## start GIVEN MATERIAL

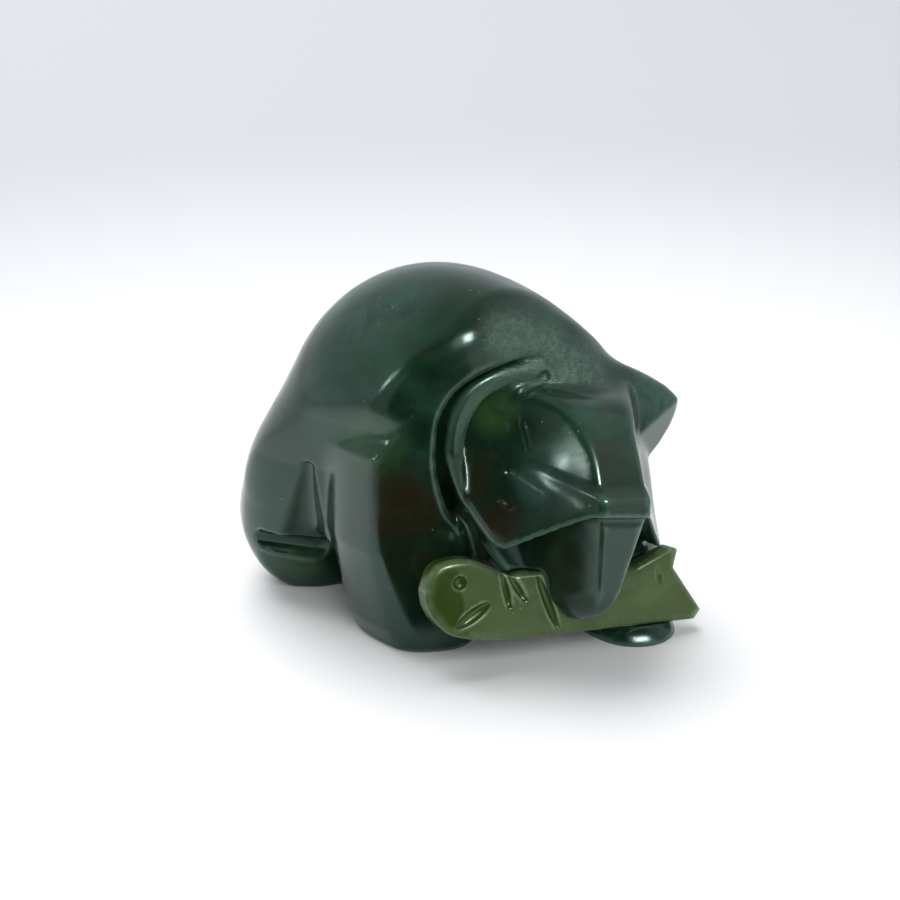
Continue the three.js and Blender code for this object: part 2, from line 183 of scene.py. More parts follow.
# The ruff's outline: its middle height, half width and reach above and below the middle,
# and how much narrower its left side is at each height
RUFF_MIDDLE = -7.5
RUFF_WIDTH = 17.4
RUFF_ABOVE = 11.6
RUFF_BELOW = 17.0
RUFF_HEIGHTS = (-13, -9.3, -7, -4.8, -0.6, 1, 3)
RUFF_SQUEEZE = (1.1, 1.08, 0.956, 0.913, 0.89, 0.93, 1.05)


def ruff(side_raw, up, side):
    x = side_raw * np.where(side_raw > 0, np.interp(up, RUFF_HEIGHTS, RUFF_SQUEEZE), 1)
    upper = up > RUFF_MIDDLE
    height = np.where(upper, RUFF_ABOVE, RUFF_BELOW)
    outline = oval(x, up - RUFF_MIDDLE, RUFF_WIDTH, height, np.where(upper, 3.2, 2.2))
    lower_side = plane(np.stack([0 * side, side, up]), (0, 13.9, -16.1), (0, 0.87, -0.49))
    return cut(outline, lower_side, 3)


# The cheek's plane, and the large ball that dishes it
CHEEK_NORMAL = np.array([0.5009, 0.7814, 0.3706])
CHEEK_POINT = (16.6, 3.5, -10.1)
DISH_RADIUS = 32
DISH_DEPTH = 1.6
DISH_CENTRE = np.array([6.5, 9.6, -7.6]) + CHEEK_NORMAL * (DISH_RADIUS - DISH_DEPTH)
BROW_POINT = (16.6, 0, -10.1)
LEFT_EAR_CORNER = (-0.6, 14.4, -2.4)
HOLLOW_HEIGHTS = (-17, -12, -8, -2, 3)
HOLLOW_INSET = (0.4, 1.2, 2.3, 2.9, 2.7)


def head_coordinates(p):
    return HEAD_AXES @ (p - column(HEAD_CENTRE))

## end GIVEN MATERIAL

SHORT PROBLEM: Starting at the top of the data above, repeat every line exactly until the line containing "RUFF_SQUEEZE = (1.1, 1.08, 0.956, 0.913, 0.89, 0.93, 1.05)" has been given, then stop.

RESPONSE FOR THIS EXERCISE:
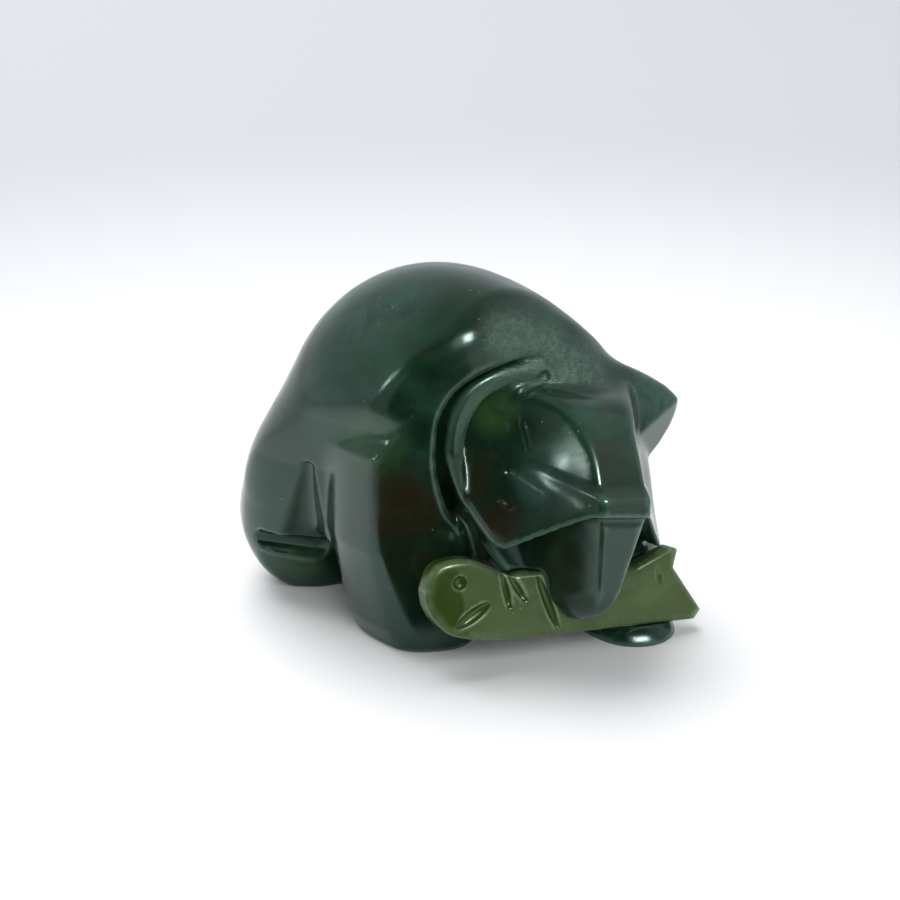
Continue the three.js and Blender code for this object: part 2, from line 183 of scene.py. More parts follow.
# The ruff's outline: its middle height, half width and reach above and below the middle,
# and how much narrower its left side is at each height
RUFF_MIDDLE = -7.5
RUFF_WIDTH = 17.4
RUFF_ABOVE = 11.6
RUFF_BELOW = 17.0
RUFF_HEIGHTS = (-13, -9.3, -7, -4.8, -0.6, 1, 3)
RUFF_SQUEEZE = (1.1, 1.08, 0.956, 0.913, 0.89, 0.93, 1.05)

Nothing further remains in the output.